What is needed → Repeat verbatim only the lines from the opening of the material below through the one that contains "return jaws - block(x".

********

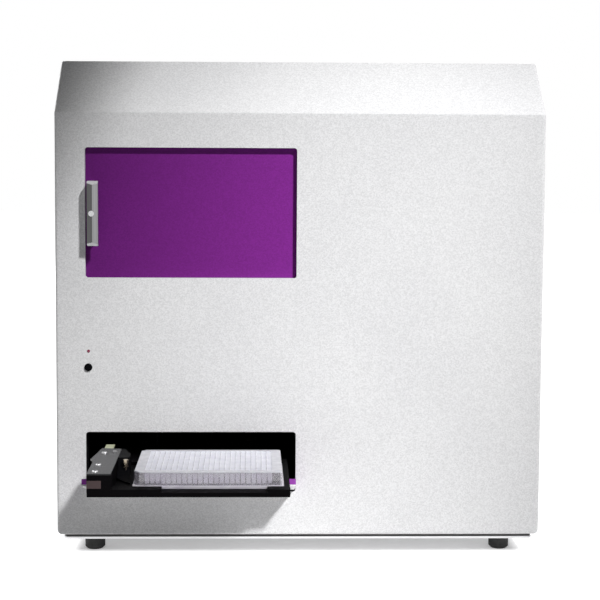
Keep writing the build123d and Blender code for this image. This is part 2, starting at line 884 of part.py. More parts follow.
def belt_clamp():
    x = pulley_x + pulley_radius + belt_thickness / 2
    y0 = into(clamp_start)
    y1 = y0 + clamp_length
    gap = belt_thickness / 2 + slide_clearance
    top = bed_top + 2 + belt_width + slide_clearance
    jaws = block(x - 5, x + 5, y0, y1, bed_top + 3, frame_bottom)
    return jaws - block(x - gap, x + gap, y0 - 1, y1 + 1, bed_top, top)


def transport_motor():
    half = motor_size / 2
    y = into(drive_in)
    z1 = bed_top - bed_thickness
    z0 = z1 - motor_length
    body = block(pulley_x - half, pulley_x + half, y - half, y + half, z0, z1)
    body = chamfer(body.edges().filter_by(Axis.Z), 4.0)
    return body - upright(pulley_x, y, z1 - 4, z1 + 1, pulley_bore + slide_clearance)


# The light-tight chamber around the transport carries the optics deck.

def chamber_walls():
    walls = block(chamber_left, chamber_right, into(chamber_front), into(chamber_rear), base_top, deck_bottom)
    inner_left = chamber_left + wall_thickness
    inner_right = chamber_right - wall_thickness
    walls -= block(inner_left, inner_right, into(chamber_front) - 1, into(bulkhead_in),
                   base_top - 1, deck_bottom + 1)
    return walls - block(inner_left, inner_right, into(bulkhead_in + wall_thickness), into(chamber_rear) + 1,
                         base_top - 1, deck_bottom + 1)


def optics_deck(front):
    y0, y1 = (chamber_front, head_gap_front) if front else (head_gap_rear, chamber_rear)
    return block(chamber_left, chamber_right, into(y0), into(y1), deck_bottom, deck_top)


# The measuring head crosses the plate on two rails, its barrel moves up and down to focus.

def head_rail(side):
    y = into(head_in) + side * head_rail_span
    half = head_rail_width / 2
    left = chamber_left + wall_thickness
    right = chamber_right - screw_bearing
    return block(left, right, y - half, y + half, deck_top, deck_top + head_rail_height)


def scan_head():
    y = into(head_in)
    x0 = head_x - head_width / 2
    x1 = head_x + head_width / 2
    half = head_rail_width / 2 + slide_clearance
    z0 = deck_top + head_rail_height + slide_clearance
    z1 = z0 + head_base_height
    reach = head_rail_span + half + head_skid
    low = z0 - head_skid
    base = block(x0, x1, y - reach, y + reach, low, z1)
    for side in (-1, 1):
        rail_y = y + side * head_rail_span
        base -= block(x0 - 1, x1 + 1, rail_y - half, rail_y + half, low - 1, z0)
    tower = block(x0, x1, y - head_depth / 2, y + head_depth / 2, z1, z1 + head_height)
    tower = chamfer(tower.edges().filter_by(Axis.Z), head_skid)
    nut_y = into(screw_in)
    nut = block(head_x - nut_half, head_x + nut_half, y + reach, nut_y + nut_half,
                screw_height - nut_half, screw_height + nut_half)
    nut += block(head_x - nut_half, head_x + nut_half, y + reach - head_base_height, y + reach,
                 z0, screw_height + nut_half)
    head = base + tower + nut
    head -= upright(head_x, y, low - 1, z1 + head_height + 1, barrel_radius + running_clearance)
    return head - along_x(nut_y, screw_height, x0, x1, screw_radius + running_clearance)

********

Solution →
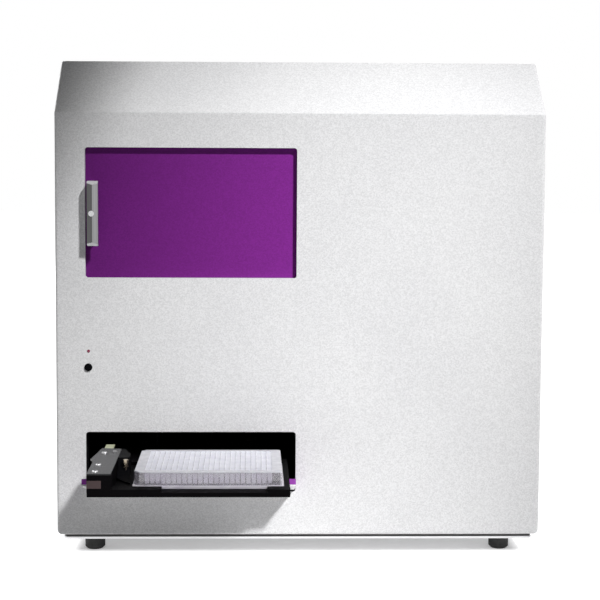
Keep writing the build123d and Blender code for this image. This is part 2, starting at line 884 of part.py. More parts follow.
def belt_clamp():
    x = pulley_x + pulley_radius + belt_thickness / 2
    y0 = into(clamp_start)
    y1 = y0 + clamp_length
    gap = belt_thickness / 2 + slide_clearance
    top = bed_top + 2 + belt_width + slide_clearance
    jaws = block(x - 5, x + 5, y0, y1, bed_top + 3, frame_bottom)
    return jaws - block(x - gap, x + gap, y0 - 1, y1 + 1, bed_top, top)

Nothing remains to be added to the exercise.